Albert Mol werd in Nederland in eerste instantie bekend vanwege zijn openlijke homoseksualiteit. Hij schreef televisiegeschiedenis toen hij in 1969 voor miljoenen kijkers, op de taboedoorbrekende vraag (..1969..) of hij zoals zoveel acteurs ook homoseksueel was, antwoordde: “Ja, maar zeg het maar tegen niemand”. Hij was op dat moment Nederlands’ meest flamboyante celebrity. Naast zijn uitbundige levensstijl met veel drank en mannen speelde hij een hoofdrol in de kaskraker-film ‘Fanfare’ – nu gezien als een monument in de Nederlandse filmgeschiedenis. Maar Albert was een multi-talent. Zijn bestseller boeken ‘Wat Zien Ik’ en ‘Haar van Boven’ werden succesvol verfilmd. Zijn sterstatus werd in de jaren 70 nog groter door zijn opvallende rol in de televisie hit-serie ‘Wie van de Drie.
Op latere leeftijd, in 1996, speelde Albert de rol van zijn leven – die van de tandeloze oude moeder van Arjen Ederveen (als moffenhoer) in ‘Fout in ’45’.

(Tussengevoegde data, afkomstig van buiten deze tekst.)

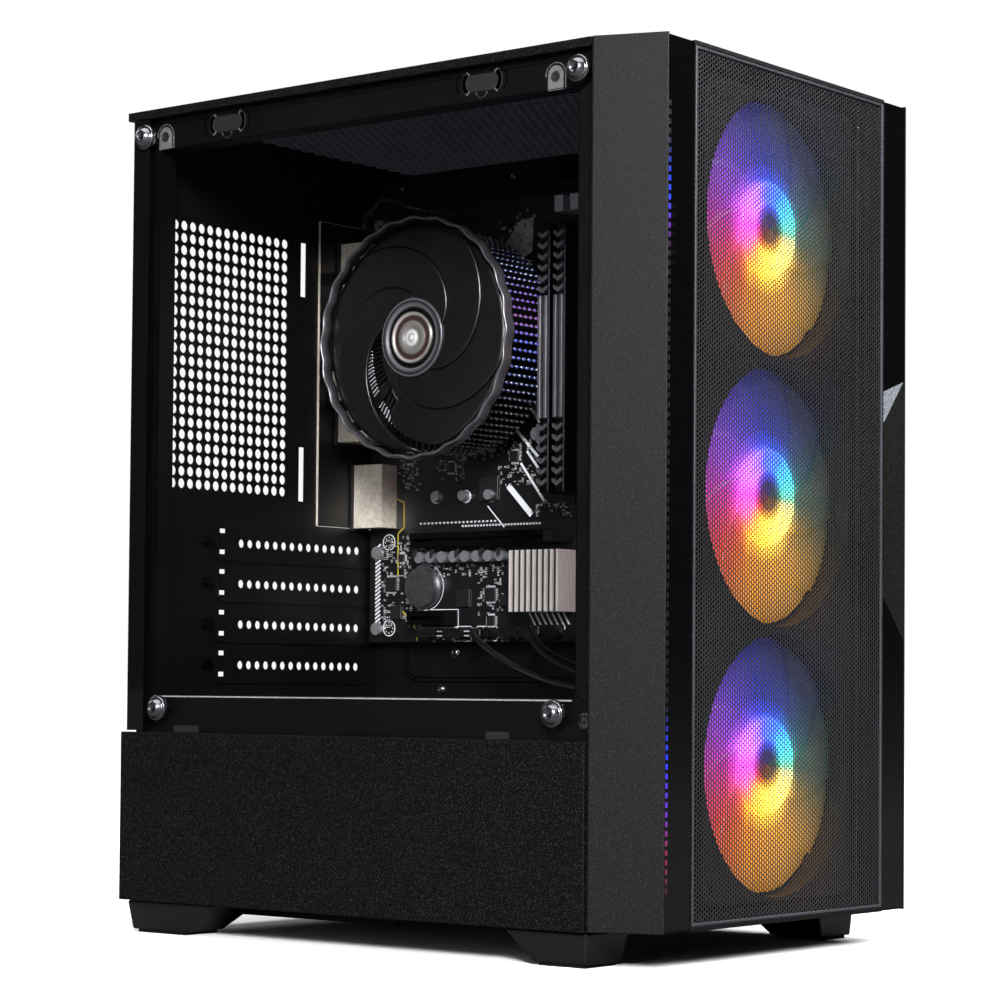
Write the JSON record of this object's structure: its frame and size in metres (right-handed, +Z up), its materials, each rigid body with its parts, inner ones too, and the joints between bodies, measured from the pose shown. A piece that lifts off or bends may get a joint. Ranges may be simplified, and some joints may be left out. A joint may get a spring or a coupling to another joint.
{
  "type": "desktop computer tower",
  "caption": "Compact desktop computer tower: glass-sided steel case with mesh front, lit front fans, board, cooler, memory, power supply and drives, panels that come off.",
  "frame": {"origin": "on the floor, in the middle of the case's footprint", "axes": "+Z up, -Y out of the front mesh, -X out of the glass side"},
  "size_m": [0.2298, 0.312, 0.396],
  "materials": {
    "black_steel": "fine textured black powder coat",
    "bare_steel": "plain zinc plate",
    "black_plastic": "moulded matt black",
    "black_rubber": "matt rubber",
    "drive_metal": "cast and machined",
    "drive_shell": "moulded shell",
    "gloss_black_plastic": "smooth black",
    "filter_mesh": "fine filter mesh",
    "board_laminate": "black solder mask",
    "brass_posts": "turned brass",
    "bare_screws": "nickel plate",
    "socket_metal": "plated steel",
    "grey_plastic": "moulded light grey",
    "memory_cover": "black anodised",
    "heatsink_aluminium": "extruded, clear anodised",
    "component_cans": "can tops and blocks",
    "port_shells": "nickel plated shells",
    "black_aluminium": "black anodised fins",
    "cooler_ring": "smoked ring",
    "bezel_plastic": "grained charcoal",
    "mesh_steel": "perforated, painted",
    "trim_gloss": "gloss black light bars",
    "clear_glass": "clear tempered",
    "black_screws": "black zinc",
    "cable_jacket": "soft jacket",
    "lit_fan_plastic": "translucent, lit from the hub"
  },
  "bodies": {
    "root": {"base_pan": "black_steel", "board_components": "component_cans", "board_connectors": "black_plastic", "board_screws": "bare_screws", "board_standoffs": "brass_posts", "case_screws": "black_screws", "chipset_heatsink": "heatsink_aluminium", "coin_cell": "bare_steel", "cooler_fan_frame": "cooler_ring", "cooler_heatsink": "black_aluminium", "dimm_slots": "black_plastic", "drive_cage": "black_steel", "expansion_slots": "gloss_black_plastic", "feet": "black_plastic", "foot_pads": "black_rubber", "front_fan_frame_1": "black_plastic", "front_fan_frame_2": "black_plastic", "front_fan_frame_3": "black_plastic", "front_panel_cable": "cable_jacket", "front_wall": "black_steel", "hard_drive": "drive_metal", "io_shield": "bare_steel", "left_frame": "black_steel", "memory_modules": "memory_cover", "motherboard": "board_laminate", "motherboard_tray": "black_steel", "power_inlet": "gloss_black_plastic", "processor_socket": "socket_metal", "psu_case": "black_steel", "psu_fan_frame": "black_plastic", "psu_shroud": "black_steel", "rear_io_ports": "port_shells", "rear_panel": "black_steel", "right_frame": "black_steel", "sata_cable": "cable_jacket", "slot_covers": "black_steel", "solid_state_drive": "drive_shell", "top_cover": "black_steel", "top_deck": "black_steel", "top_ports": "port_shells"},
    "front_bezel": {"front_bezel": "bezel_plastic", "front_mesh": "mesh_steel", "bezel_trim": "trim_gloss"},
    "fan_rotor_1": {"front_fan_rotor_1": "lit_fan_plastic"},
    "fan_rotor_2": {"front_fan_rotor_2": "lit_fan_plastic"},
    "fan_rotor_3": {"front_fan_rotor_3": "lit_fan_plastic"},
    "cooler_rotor": {"cooler_fan_rotor": "gloss_black_plastic"},
    "psu_rotor": {"psu_fan_rotor": "black_plastic"},
    "power_button": {"power_button": "gloss_black_plastic"},
    "reset_button": {"reset_button": "gloss_black_plastic"},
    "psu_rocker": {"psu_switch": "gloss_black_plastic"},
    "dimm_latches": {"dimm_latches": "grey_plastic"},
    "slot_latch": {"slot_latch": "black_plastic"},
    "glass_panel": {"side_glass": "clear_glass", "glass_thumbscrews": "black_screws"},
    "lower_cover": {"lower_side_cover": "black_steel"},
    "right_panel": {"right_side_panel": "black_steel", "panel_thumbscrews": "black_screws"},
    "top_filter": {"top_filter": "filter_mesh"},
    "psu_filter": {"psu_dust_filter": "filter_mesh"}
  },
  "joints": [
    {"name": "fan_spin_1", "type": "hinge", "parent": "root", "child": "fan_rotor_1", "pos_m": [0, -0.136, 0.085], "axis": [0, 1, 0], "continuous": true},
    {"name": "fan_spin_2", "type": "hinge", "parent": "root", "child": "fan_rotor_2", "pos_m": [0, -0.136, 0.2055], "axis": [0, 1, 0], "continuous": true},
    {"name": "fan_spin_3", "type": "hinge", "parent": "root", "child": "fan_rotor_3", "pos_m": [0, -0.136, 0.326], "axis": [0, 1, 0], "continuous": true},
    {"name": "cooler_spin", "type": "hinge", "parent": "root", "child": "cooler_rotor", "pos_m": [0.0048, 0.069, 0.292], "axis": [1, 0, 0], "continuous": true},
    {"name": "psu_fan_spin", "type": "hinge", "parent": "root", "child": "psu_rotor", "pos_m": [0, 0.0795, 0.034], "axis": [0, 0, 1], "continuous": true},
    {"name": "power_press", "type": "slide", "parent": "root", "child": "power_button", "axis": [0, 0, -1], "range_m": [0, 0.0016], "stiffness_N_per_m": 500},
    {"name": "reset_press", "type": "slide", "parent": "root", "child": "reset_button", "axis": [0, 0, -1], "range_m": [0, 0.0014], "stiffness_N_per_m": 400},
    {"name": "mains_rocker", "type": "hinge", "parent": "root", "child": "psu_rocker", "pos_m": [0.044, 0.145, 0.087], "axis": [1, 0, 0], "range_deg": [0, 10]},
    {"name": "dimm_latch_swing", "type": "hinge", "parent": "root", "child": "dimm_latches", "pos_m": [0.058, 0.0038, 0.3566], "axis": [0, 1, 0], "range_deg": [0, 25]},
    {"name": "slot_latch_swing", "type": "hinge", "parent": "root", "child": "slot_latch", "pos_m": [0.06, 0.015, 0.1942], "axis": [0, 0, 1], "range_deg": [0, 12]},
    {"name": "front_pull", "type": "slide", "parent": "root", "child": "front_bezel", "axis": [0, -1, 0], "range_m": [0, 0.06]},
    {"name": "glass_pull", "type": "slide", "parent": "root", "child": "glass_panel", "axis": [-1, 0, 0], "range_m": [0, 0.08]},
    {"name": "lower_cover_pull", "type": "slide", "parent": "root", "child": "lower_cover", "axis": [-1, 0, 0], "range_m": [0, 0.06]},
    {"name": "right_panel_slide", "type": "slide", "parent": "root", "child": "right_panel", "axis": [0, 1, 0], "range_m": [0, 0.06]},
    {"name": "top_filter_lift", "type": "slide", "parent": "root", "child": "top_filter", "axis": [0, 0, 1], "range_m": [0, 0.03]},
    {"name": "psu_filter_slide", "type": "slide", "parent": "root", "child": "psu_filter", "axis": [0, 1, 0], "range_m": [0, 0.12]}
  ]
}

Zijn intimi kenden hem ook als voormalig succesvol balletdanser, choreograaf en later als therapeut. Albert werkte in Egmond jarenlang met zwaar verslaafden. Zijn ervaring putte hij uit zijn eigen alcoholisme. Als Albert serieus dronken werd begon hij te huilen over zijn grote gemiste kans: de rol van Judas in Jesus Christ Superstar – en vervolgens danste hij in zijn eentje de hele voorstelling en dwong hij ons om twee uur lang toe te kijken.